The firm has yet to file any paperwork on its 2014 lobbying income. But in the fourth quarter of 2013, Patton Boggs had lobbying revenue of $9.6 million, a 12 percent reduction from the same period in 2012.
Controlled reductions at law firms could always spiral out of control, a risk Patton Boggs faces. When a firm relies on its talent alone to bring in revenues, losses of talent could cause a run-on-the-bank mentality. The reductions at the firm have inspired rumors of bankruptcy for months. Newberry said the firm hasn’t considered bankruptcy in any form. “Absolutely, positively, categorically not,” he said.
“Whether it’s true or not, it has the possibility of spooking clients and partners,” Mark Sheridan, a Patton Boggs partner based in New Jersey, said.

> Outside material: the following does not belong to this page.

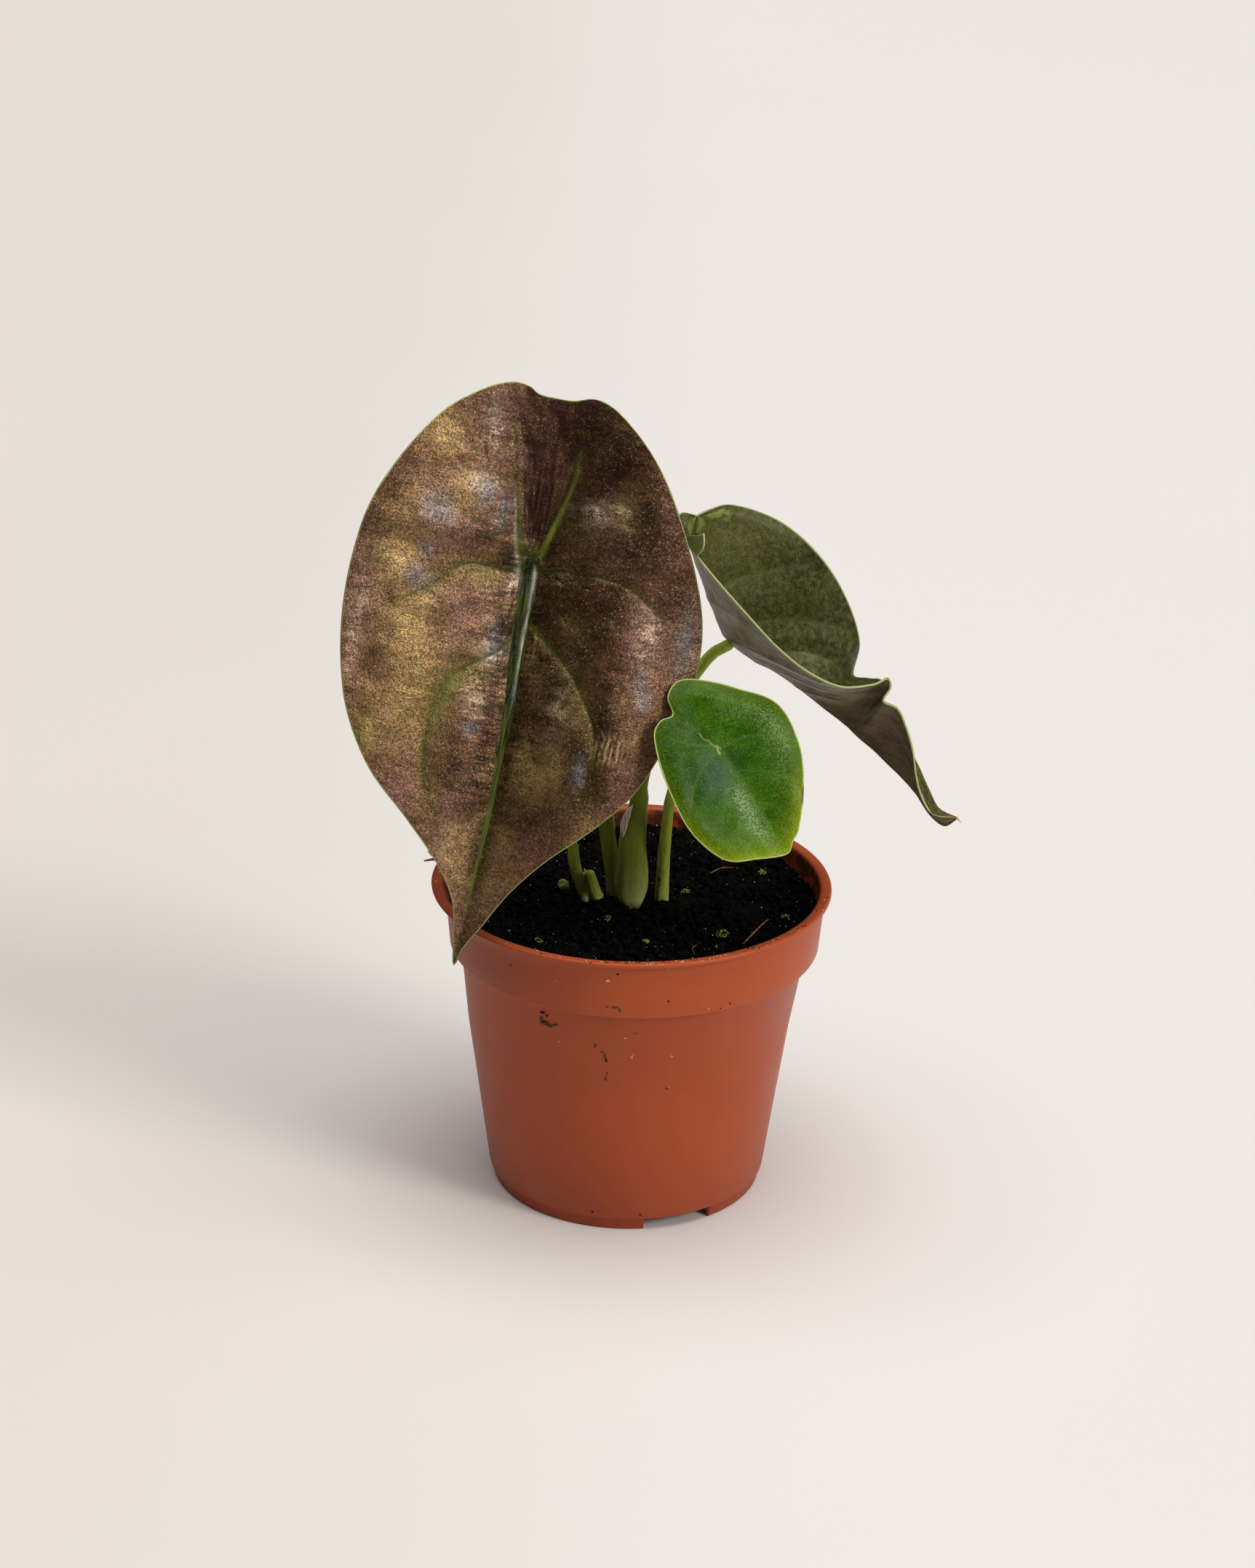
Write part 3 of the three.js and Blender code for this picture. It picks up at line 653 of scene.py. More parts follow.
# %% Lay the copper leaf's coats
tone = blend(drift_share, srgb(92, 65, 50), srgb(112, 85, 64))
tone = shaded(tone, stretch(flakes, 0.4, 0.6), (1.1, 0.93, 1.06), (0.94, 1.06, 0.8))
# The deep coat is painted shade from the dark spots, and the broken sheen coat is painted highlights.
tone = coats(tone, *[(times(share, broken), strength, colour) for share, strength, colour in (
    (olive, 0.75, (92, 84, 34)), (plum, 0.8, (110, 78, 74)), (red, 1.0, (54, 32, 14)),
    (gold, 0.58, (154, 131, 84)), (vein_glow, 0.6, (76, 74, 20)), (deep, 0.85, (44, 26, 10)),
    (broken_sheen, 0.68, (170, 150, 134)))])
tone = coats(tone, (blue, 0.6, (104, 106, 114)))
tone = shaded(tone, skin_tone, (0.5, 0.48, 0.46), (1.63, 1.58, 1.5))
tone = shaded(tone, stretch(fibres, 0.36, 0.64), (0.8, 0.79, 0.76), (1.26, 1.25, 1.2))
# Painted light and shade: across the flank by the midrib the pleats are striped lighter and darker.
pleat_light_and_shade = shaded(tone, stretch(pleats, 0.42, 0.6), (0.54, 0.54, 0.54), (1.62, 1.62, 1.76))
tone = blend(pleat_share, tone, pleat_light_and_shade)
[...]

A ruling from a federal judge in New York this week cast a deeper pall over Patton Boggs. The judge ruled in favor of Chevron Corp. in a case against a lawyer accused of racketeering violations. Patton Boggs had helped the lawyer, Steven Donziger, in his quest to pin blame on Chevron for pollution in Ecuador.
Patton Boggs and Chevron are tied up in a similar, separate case. The oil company alleges the firm contributed to fraud, deceit and malicious prosecution. But Newberry said he’s confident the courts will find his firm’s lawyers acted “zealously and ethically” in the matter.
James Tyrrell, the New Jersey office chief who helped tie the firm to the case against Chevron, is not among the names of departing attorneys that Newberry knows, he said.
Robert Luskin, a top white-collar defense litigator and a Patton Boggs partner, also said he was not looking to leave.
“If I were looking to leave, I would have plenty of opportunities. It’s not something I’m particularly worried about. It’s not a situation where I think there’s any risk,” he said. “It’s a f—ing no-brainer.”
Sheridan, who’s on the Patton Boggs team that represents Gov. Chris Christie’s reelection campaign amid fallout over the George Washington Bridge closures, sent his vote of sup­port to Newberry via email. He said he wrote: “I won’t belabor this any further than to say that my team and I are in and staying.”